Raw records:
################

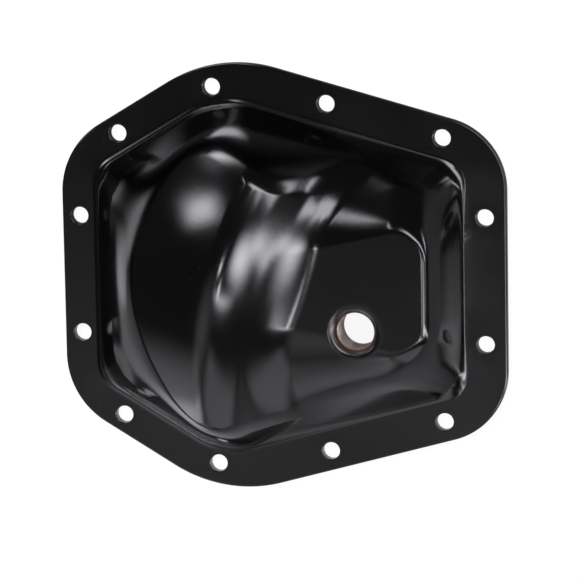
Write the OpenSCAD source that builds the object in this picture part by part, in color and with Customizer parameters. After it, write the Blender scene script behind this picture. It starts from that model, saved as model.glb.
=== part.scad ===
// Differential cover: one deep-drawn steel pressing with a flat bolting flange,
// a raised pad with a tapped filler neck, and a dome that clears the ring gear.
// The mating face lies on Z = 0 and the bulge rises along +Z. The flange and its
// holes are mirrored about the XZ plane, in which the axle's axis lies.

/* [Sheet] */
// Thickness of the pressed sheet
sheet_t = 5; // [3.5:0.5:6]

/* [Flange] */
// Distance from the origin to the flange's edge on the dome side
flange_left = 117.5; // [115:0.5:125]
// Distance from the origin to the flange's edge on the pad side
flange_right = 117.5; // [115:0.5:125]
// Place along X of the sharp corner in which the two slopes of the outline meet
peak_x = -33; // [-38:1:-28]
// Height of that corner over the axis
peak_y = 117.5; // [115:0.5:125]
// Angle of the outline's slope on the dome side
slope_left_deg = 31; // [29:0.5:33]
// Angle of the outline's slope on the pad side
slope_right_deg = 15.5; // [14:0.5:17]
// Radius of the two corners on the dome side
corner_left_r = 42; // [36:1:46]
// Radius of the two corners at the peaks
corner_peak_r = 73; // [60:1:80]
// Radius of the two corners on the pad side
corner_right_r = 38; // [30:1:42]

/* [Gasket rim] */
// Width of the flat rim at the edge on the dome side
rim_left = 19.5; // [18:0.5:21]
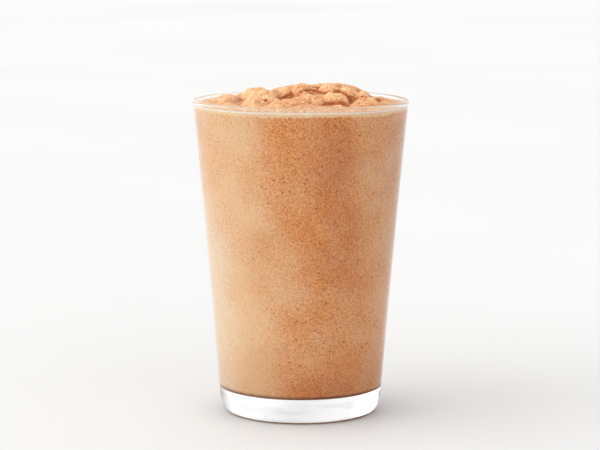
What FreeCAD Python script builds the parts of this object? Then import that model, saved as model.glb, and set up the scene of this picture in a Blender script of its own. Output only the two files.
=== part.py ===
import FreeCAD, Part
import math
import os

# Blended iced coffee in its glass tumbler.
# Millimetres, +Z up. The origin is the centre of the glass's foot, on the
# plane that the foot stands on, and Z is the glass's axis.

os.makedirs("parts", exist_ok=True)

# ---------------------------------------------------------------- the glass
HEIGHT = 128.3            # foot to the top of the lip
RIM_R = 44.0              # outside of the lip's bead
LIP_R = 1.1               # the lip is fully rounded
BEAD_PROUD = 0.08         # how far the bead stands out of the wall
BEAD_BLEND = 2.6          # height over which the bead runs out into the wall
WALL_BASE_R = 32.64       # outside of the wall, run down to the foot's plane
WALL_HOLLOW = 0.38        # the wall's line bows in by this at half height
HEEL_IN = 2.9             # the foot is drawn in by this at its plane
HEEL_UP = 8.5             # height over which it is drawn in, along an ellipse
FOOT_RING_R = 28.0        # inside of the flat ring that the glass stands on
PUNT_DEPTH = 0.5          # the underside is hollowed by this on the axis
FLOOR_Z = 10.3            # top of the thick base, inside
WALL_T_BASE = 2.0         # wall thickness at the inside floor
FLOOR_ROUND = 2.0         # rounding between the inside floor and the wall

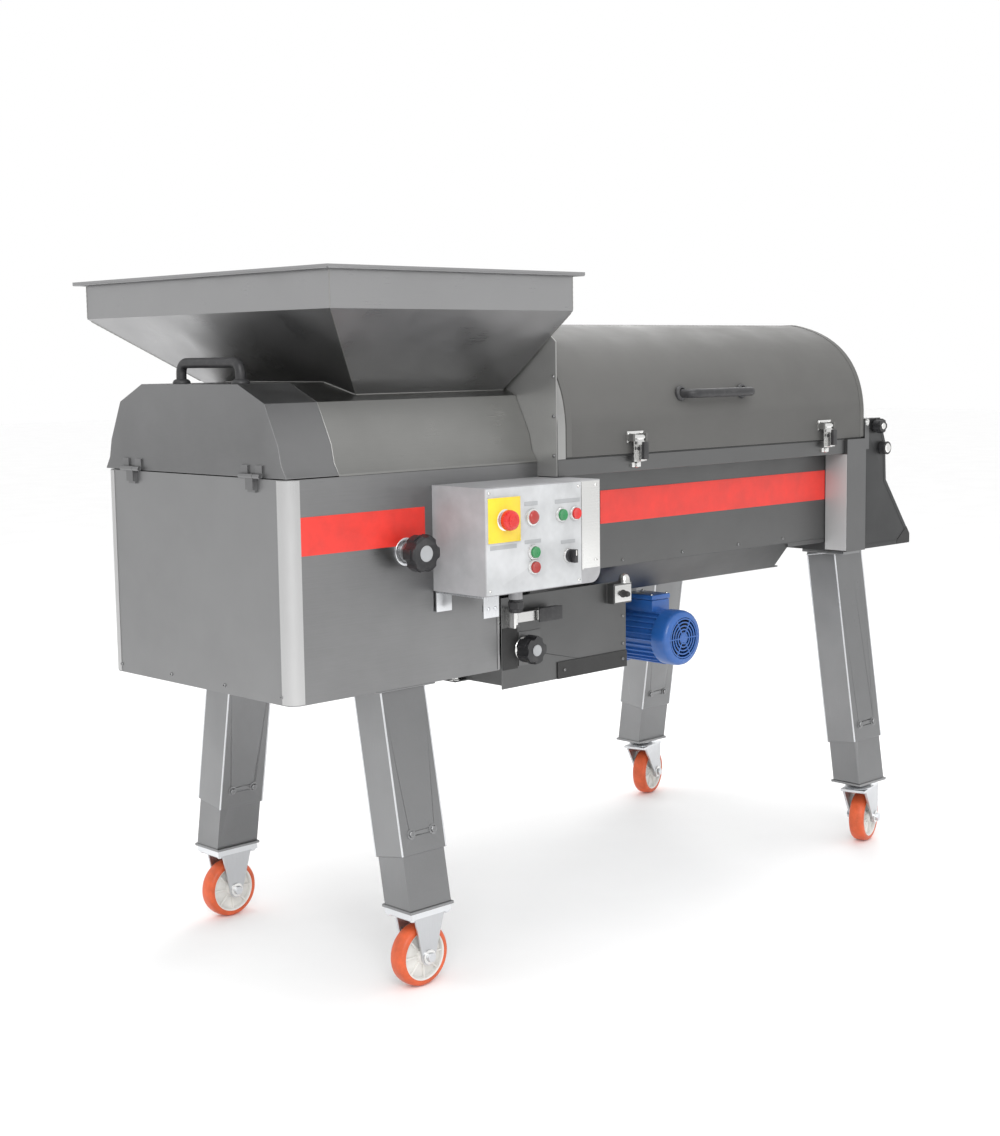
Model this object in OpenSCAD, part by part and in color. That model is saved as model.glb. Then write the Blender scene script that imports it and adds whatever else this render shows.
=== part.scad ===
/* [Body] */
// Width of the lower casing
body_w = 600; // [596:1:600]
// Thickness of the sheet steel
sheet_t = 3; // [2:0.5:3]
// Height of the hopper rim above the floor
rim_z = 1385; // [1375:1:1395]
// Height of the drum and beater axis
axis_z = 990; // [988:1:992]
/* [Destemming] */
// Radius of the perforated drum
drum_r = 225; // [220:1:228]
// Radius of the feed auger flights
auger_r = 130; // [120:1:132]
// Reach of the beater fingers
beater_r = 190; // [170:5:200]
/* [Crusher] */
// Radius of the crushing rollers
roller_r = 60; // [56:1:62]
// Number of roller grooves
roller_grooves = 8; // [6:1:10]
/* [Running gear] */
// Radius of the wheels
wheel_r = 62.5; // [60:0.5:62.5]
// Width of the wheel treads
wheel_w = 38; // [34:1:40]
/* [Handles] */
// Diameter of the handle bars
bar_d = 20; // [16:1:22]
/* [Hidden] */
hw = body_w/2;
t = sheet_t;
az = axis_z;
run = 0.08;                 // radial running clearance of a shaft in its bore
steel = [0.62,0.62,0.63];
dark = [0.09,0.09,0.10];
red = [0.86,0.20,0.17];

// ---- shape helpers -------------------------------------------------------
// outline in Y-Z swept along X
module px(pts,x0,x1) translate([x0,0,0]) rotate([90,0,90]) linear_extrude(x1-x0) polygon(pts);
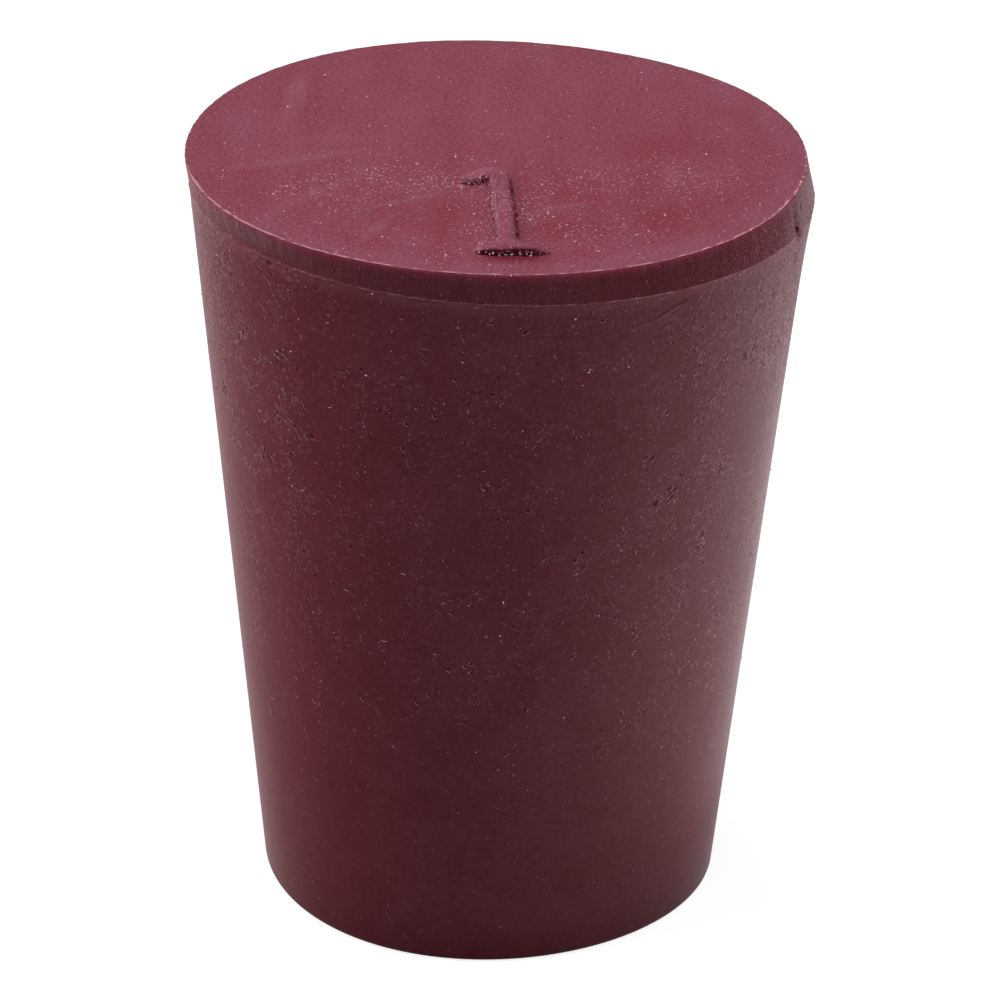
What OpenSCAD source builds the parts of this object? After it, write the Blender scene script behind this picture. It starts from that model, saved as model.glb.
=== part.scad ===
// Tapered rubber stopper: a solid plug for a tube or flask neck.
// It is moulded in a sheet, narrow end down, and cut out of the sheet with a
// round knife, which leaves a short straight band under the wide face.
// Millimetres. The origin is the centre of the narrow face, and +Z is up the axis.

/* [Plug] */
// Diameter of the wide face, which is the diameter of the round knife
top_d = 16.5; // [14:0.1:40]
// Diameter of the narrow face, measured where the taper would meet it with no rounding
bottom_d = 12.5; // [6:0.1:15.5]
// Height from the narrow face to the wide face
height = 21; // [8:0.5:60]

/* [Edges] */
// Radius of the rounding between the narrow face and the taper
edge_r = 0.2; // [0.1:0.05:2]
// Height of the band that the knife leaves, which is the thickness of the sheet
band_h = 0.8; // [0.2:0.05:3]
// How far the band stands out from the taper below it
band_step = 0.05; // [0.02:0.01:0.5]

/* [Hidden] */

// Dark red-brown rubber
RUBBER = [0.42, 0.21, 0.25];
// Sides of the round form
ROUND = 180;

// The taper runs from the narrow face up to the underside of the band
taper_h = height - band_h;
taper_top_r = top_d / 2 - band_step;
taper_angle = atan((taper_top_r - bottom_d / 2) / taper_h);

// The rounding crosses the taper by this much, so that the two surfaces join cleanly
JOIN = 0.001;
// The rounding's centre lies one radius above the narrow face, and one radius,
// less the join, in from the taper
edge_to_taper = edge_r - JOIN;
edge_centre_r = bottom_d / 2 - (edge_to_taper - edge_r * sin(taper_angle)) / cos(taper_angle);
// Foot of the line from that centre square to the taper
edge_end_r = edge_centre_r + edge_to_taper * cos(taper_angle);
edge_end_z = edge_r - edge_to_taper * sin(taper_angle);

// Half section of the plug, from the axis out to the taper
module taper_section() {
    polygon([
        [0, 0],
        [edge_centre_r, 0],
        [edge_end_r, edge_end_z],
        [taper_top_r, taper_h],
        [0, taper_h],
    ]);
    translate([edge_centre_r, edge_r])
        circle(r = edge_r, $fn = 64);
}

// Half section of the sheet's thickness, cut straight by the knife
module band_section() {
    translate([0, taper_h])
        square([top_d / 2, band_h]);
}

// The whole stopper, turned about its axis as one moulded solid
module stopper() {
    color(RUBBER)
        rotate_extrude($fn = ROUND) {
            taper_section();
            band_section();
        }
}

stopper();
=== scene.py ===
"""Tapered rubber stopper with its finishes, its dust and a plain studio.

The moulded plug is one closed skin: base, flank, cut band and wide face, rolled from one
half section and then moved by waves, because the round knife wandered.
The size numeral stands on the wide face, and fine pale dust lies on both.
All sizes here are millimetres; meshes are turned into metres when they are finished.
The front is at 270 degrees round the axis, and X points to the right.
"""

import logging
import math
import random
from dataclasses import dataclass, field, replace
from enum import Enum

import bmesh
import bpy
from mathutils import Matrix, Vector, noise
from mathutils.bvhtree import BVHTree

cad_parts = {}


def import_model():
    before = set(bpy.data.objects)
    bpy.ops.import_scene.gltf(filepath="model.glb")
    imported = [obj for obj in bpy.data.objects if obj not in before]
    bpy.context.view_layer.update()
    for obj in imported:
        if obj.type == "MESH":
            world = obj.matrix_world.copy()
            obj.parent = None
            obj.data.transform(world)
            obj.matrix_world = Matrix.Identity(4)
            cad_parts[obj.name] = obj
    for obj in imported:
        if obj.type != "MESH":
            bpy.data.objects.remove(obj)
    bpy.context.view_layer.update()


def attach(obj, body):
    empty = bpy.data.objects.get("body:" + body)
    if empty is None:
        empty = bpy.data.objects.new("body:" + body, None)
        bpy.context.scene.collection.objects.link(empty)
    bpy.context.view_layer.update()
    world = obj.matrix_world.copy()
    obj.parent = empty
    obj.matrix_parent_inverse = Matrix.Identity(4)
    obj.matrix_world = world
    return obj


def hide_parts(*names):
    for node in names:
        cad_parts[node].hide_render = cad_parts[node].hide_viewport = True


LOG = logging.getLogger("stopper")
MM = 0.001

RIM_SHIFT = 0.155  # how far the rim's middle lies to the left of the axis
MARK_DEPTH = 0.8  # how far a mark on the flank reaches in and out
CUT_LEAN = 0.113  # how much lower the band's edge runs at the right than on average

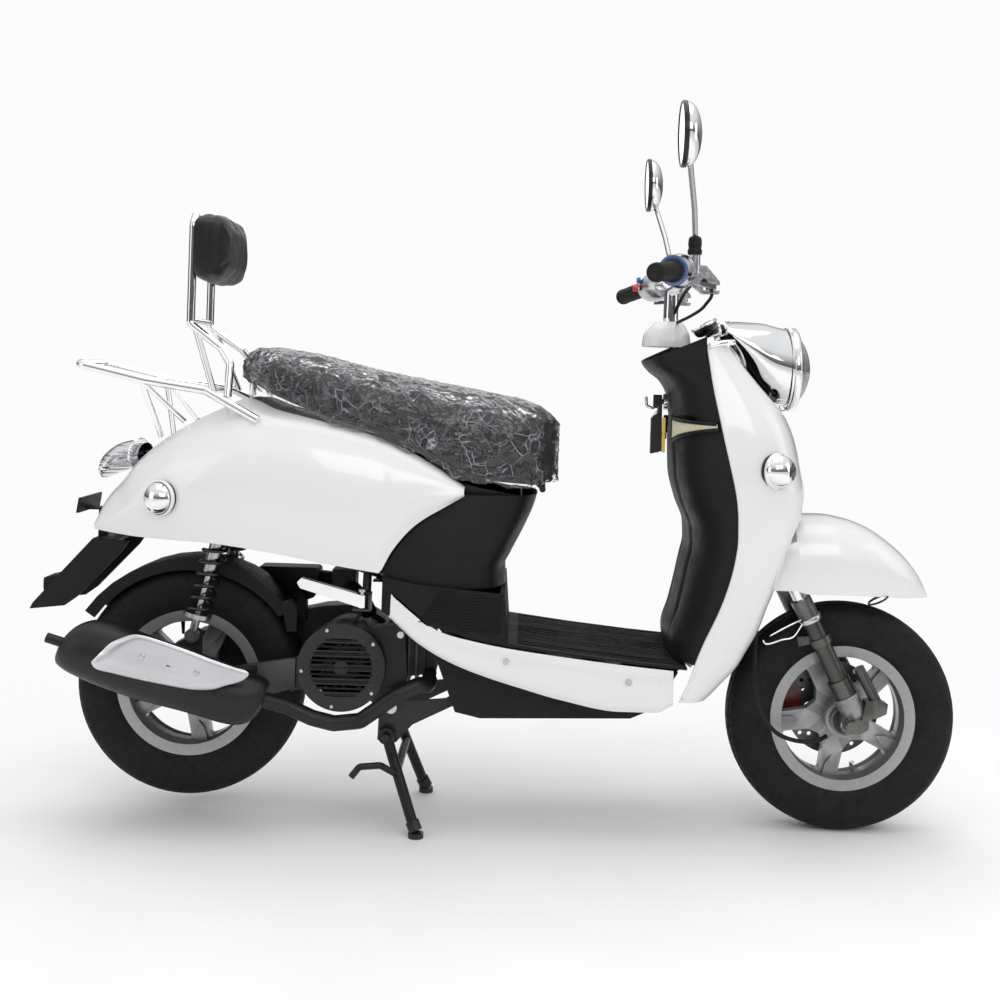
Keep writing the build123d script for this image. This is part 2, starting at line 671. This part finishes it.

################

Objective:
Starting at the line that contains "edge_end_z = edge_r", repeat each line exactly, and stop after the line that contains "bpy.context.scene.collection.objects.link(empty)".

Answer to the exercise:
edge_end_z = edge_r - edge_to_taper * sin(taper_angle);

// Half section of the plug, from the axis out to the taper
module taper_section() {
    polygon([
        [0, 0],
        [edge_centre_r, 0],
        [edge_end_r, edge_end_z],
        [taper_top_r, taper_h],
        [0, taper_h],
    ]);
    translate([edge_centre_r, edge_r])
        circle(r = edge_r, $fn = 64);
}

// Half section of the sheet's thickness, cut straight by the knife
module band_section() {
    translate([0, taper_h])
        square([top_d / 2, band_h]);
}

// The whole stopper, turned about its axis as one moulded solid
module stopper() {
    color(RUBBER)
        rotate_extrude($fn = ROUND) {
            taper_section();
            band_section();
        }
}

stopper();
=== scene.py ===
"""Tapered rubber stopper with its finishes, its dust and a plain studio.

The moulded plug is one closed skin: base, flank, cut band and wide face, rolled from one
half section and then moved by waves, because the round knife wandered.
The size numeral stands on the wide face, and fine pale dust lies on both.
All sizes here are millimetres; meshes are turned into metres when they are finished.
The front is at 270 degrees round the axis, and X points to the right.
"""

import logging
import math
import random
from dataclasses import dataclass, field, replace
from enum import Enum

import bmesh
import bpy
from mathutils import Matrix, Vector, noise
from mathutils.bvhtree import BVHTree

cad_parts = {}


def import_model():
    before = set(bpy.data.objects)
    bpy.ops.import_scene.gltf(filepath="model.glb")
    imported = [obj for obj in bpy.data.objects if obj not in before]
    bpy.context.view_layer.update()
    for obj in imported:
        if obj.type == "MESH":
            world = obj.matrix_world.copy()
            obj.parent = None
            obj.data.transform(world)
            obj.matrix_world = Matrix.Identity(4)
            cad_parts[obj.name] = obj
    for obj in imported:
        if obj.type != "MESH":
            bpy.data.objects.remove(obj)
    bpy.context.view_layer.update()


def attach(obj, body):
    empty = bpy.data.objects.get("body:" + body)
    if empty is None:
        empty = bpy.data.objects.new("body:" + body, None)
        bpy.context.scene.collection.objects.link(empty)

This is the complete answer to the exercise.